> Aim
Please output exactly the lines of the material from the first through the line containing "from mathutils import Matrix, Vector", and nothing more.

(Records contained in a dataset)
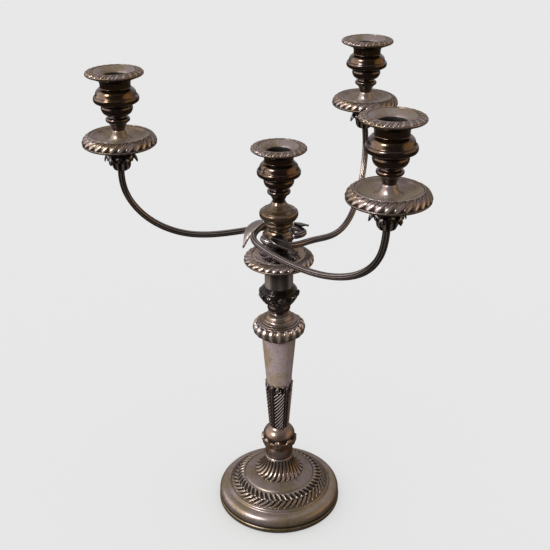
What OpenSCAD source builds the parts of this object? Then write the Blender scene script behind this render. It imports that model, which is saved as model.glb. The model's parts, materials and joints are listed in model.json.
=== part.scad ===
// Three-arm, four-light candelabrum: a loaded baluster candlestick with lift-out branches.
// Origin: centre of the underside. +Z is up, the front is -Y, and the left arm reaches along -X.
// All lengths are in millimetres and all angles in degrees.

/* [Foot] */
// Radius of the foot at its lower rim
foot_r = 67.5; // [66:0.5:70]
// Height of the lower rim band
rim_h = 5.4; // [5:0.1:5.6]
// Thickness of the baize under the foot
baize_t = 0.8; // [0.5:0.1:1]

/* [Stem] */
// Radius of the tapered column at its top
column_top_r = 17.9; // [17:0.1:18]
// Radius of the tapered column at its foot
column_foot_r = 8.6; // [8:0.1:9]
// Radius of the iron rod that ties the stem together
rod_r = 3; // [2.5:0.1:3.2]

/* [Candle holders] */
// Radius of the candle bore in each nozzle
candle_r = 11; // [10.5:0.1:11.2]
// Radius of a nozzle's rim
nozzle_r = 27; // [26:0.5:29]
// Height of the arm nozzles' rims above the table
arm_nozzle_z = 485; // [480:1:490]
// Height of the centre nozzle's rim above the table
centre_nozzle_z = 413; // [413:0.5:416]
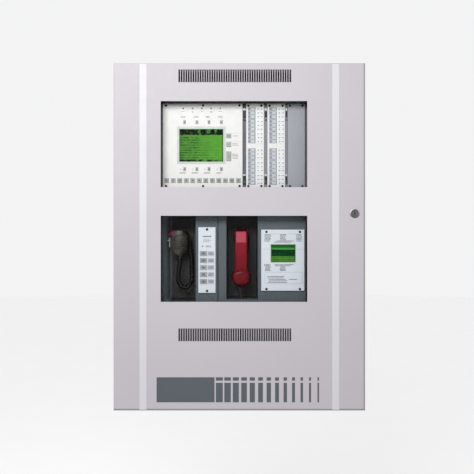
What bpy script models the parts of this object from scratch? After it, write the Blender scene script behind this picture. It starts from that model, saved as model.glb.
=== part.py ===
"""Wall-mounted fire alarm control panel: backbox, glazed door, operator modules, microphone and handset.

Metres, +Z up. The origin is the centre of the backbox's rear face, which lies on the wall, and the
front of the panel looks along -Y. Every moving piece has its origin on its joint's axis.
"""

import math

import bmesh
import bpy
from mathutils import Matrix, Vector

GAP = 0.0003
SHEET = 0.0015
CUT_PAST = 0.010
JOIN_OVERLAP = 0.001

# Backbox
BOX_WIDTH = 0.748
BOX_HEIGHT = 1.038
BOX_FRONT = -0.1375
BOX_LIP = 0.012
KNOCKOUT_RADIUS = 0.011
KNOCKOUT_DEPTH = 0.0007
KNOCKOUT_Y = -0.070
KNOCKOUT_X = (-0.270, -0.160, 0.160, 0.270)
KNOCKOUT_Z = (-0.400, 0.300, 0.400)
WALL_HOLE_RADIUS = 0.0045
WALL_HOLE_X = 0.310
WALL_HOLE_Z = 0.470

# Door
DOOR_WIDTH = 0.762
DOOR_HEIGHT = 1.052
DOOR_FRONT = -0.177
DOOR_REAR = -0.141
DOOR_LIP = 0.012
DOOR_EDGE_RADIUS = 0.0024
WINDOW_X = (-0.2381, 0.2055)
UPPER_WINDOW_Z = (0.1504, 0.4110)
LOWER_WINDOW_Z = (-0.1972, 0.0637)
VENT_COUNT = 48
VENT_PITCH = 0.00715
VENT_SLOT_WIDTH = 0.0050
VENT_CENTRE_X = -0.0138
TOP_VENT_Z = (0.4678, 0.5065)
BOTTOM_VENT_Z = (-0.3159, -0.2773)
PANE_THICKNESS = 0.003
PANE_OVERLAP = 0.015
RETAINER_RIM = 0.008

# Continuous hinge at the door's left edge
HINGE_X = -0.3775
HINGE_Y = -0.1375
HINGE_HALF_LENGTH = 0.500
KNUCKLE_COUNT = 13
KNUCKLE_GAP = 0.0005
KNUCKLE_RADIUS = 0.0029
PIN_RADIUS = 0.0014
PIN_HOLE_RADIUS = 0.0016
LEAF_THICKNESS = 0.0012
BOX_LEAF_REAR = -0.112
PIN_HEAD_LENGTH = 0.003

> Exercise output
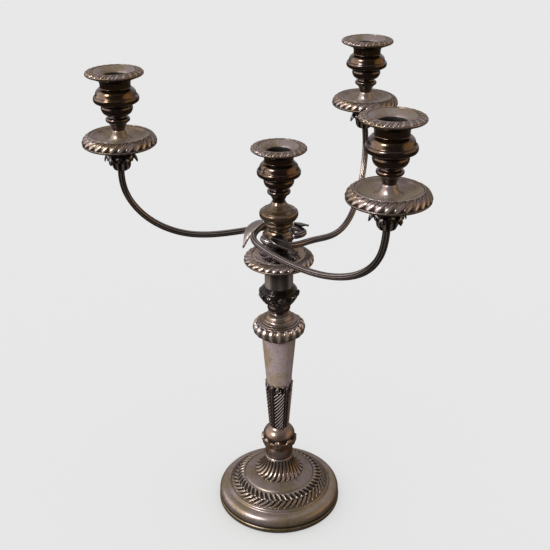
What OpenSCAD source builds the parts of this object? Then write the Blender scene script behind this render. It imports that model, which is saved as model.glb. The model's parts, materials and joints are listed in model.json.
=== part.scad ===
// Three-arm, four-light candelabrum: a loaded baluster candlestick with lift-out branches.
// Origin: centre of the underside. +Z is up, the front is -Y, and the left arm reaches along -X.
// All lengths are in millimetres and all angles in degrees.

/* [Foot] */
// Radius of the foot at its lower rim
foot_r = 67.5; // [66:0.5:70]
// Height of the lower rim band
rim_h = 5.4; // [5:0.1:5.6]
// Thickness of the baize under the foot
baize_t = 0.8; // [0.5:0.1:1]

/* [Stem] */
// Radius of the tapered column at its top
column_top_r = 17.9; // [17:0.1:18]
// Radius of the tapered column at its foot
column_foot_r = 8.6; // [8:0.1:9]
// Radius of the iron rod that ties the stem together
rod_r = 3; // [2.5:0.1:3.2]

/* [Candle holders] */
// Radius of the candle bore in each nozzle
candle_r = 11; // [10.5:0.1:11.2]
// Radius of a nozzle's rim
nozzle_r = 27; // [26:0.5:29]
// Height of the arm nozzles' rims above the table
arm_nozzle_z = 485; // [480:1:490]
// Height of the centre nozzle's rim above the table
centre_nozzle_z = 413; // [413:0.5:416]
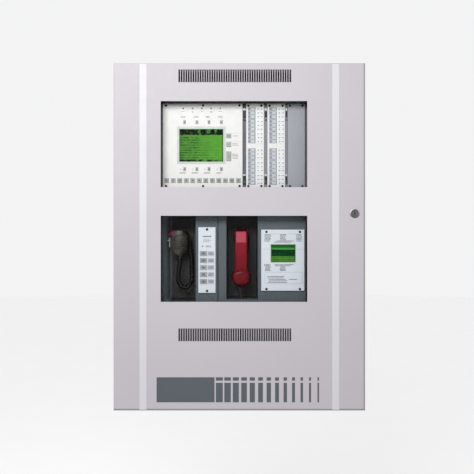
What bpy script models the parts of this object from scratch? After it, write the Blender scene script behind this picture. It starts from that model, saved as model.glb.
=== part.py ===
"""Wall-mounted fire alarm control panel: backbox, glazed door, operator modules, microphone and handset.

Metres, +Z up. The origin is the centre of the backbox's rear face, which lies on the wall, and the
front of the panel looks along -Y. Every moving piece has its origin on its joint's axis.
"""

import math

import bmesh
import bpy
from mathutils import Matrix, Vector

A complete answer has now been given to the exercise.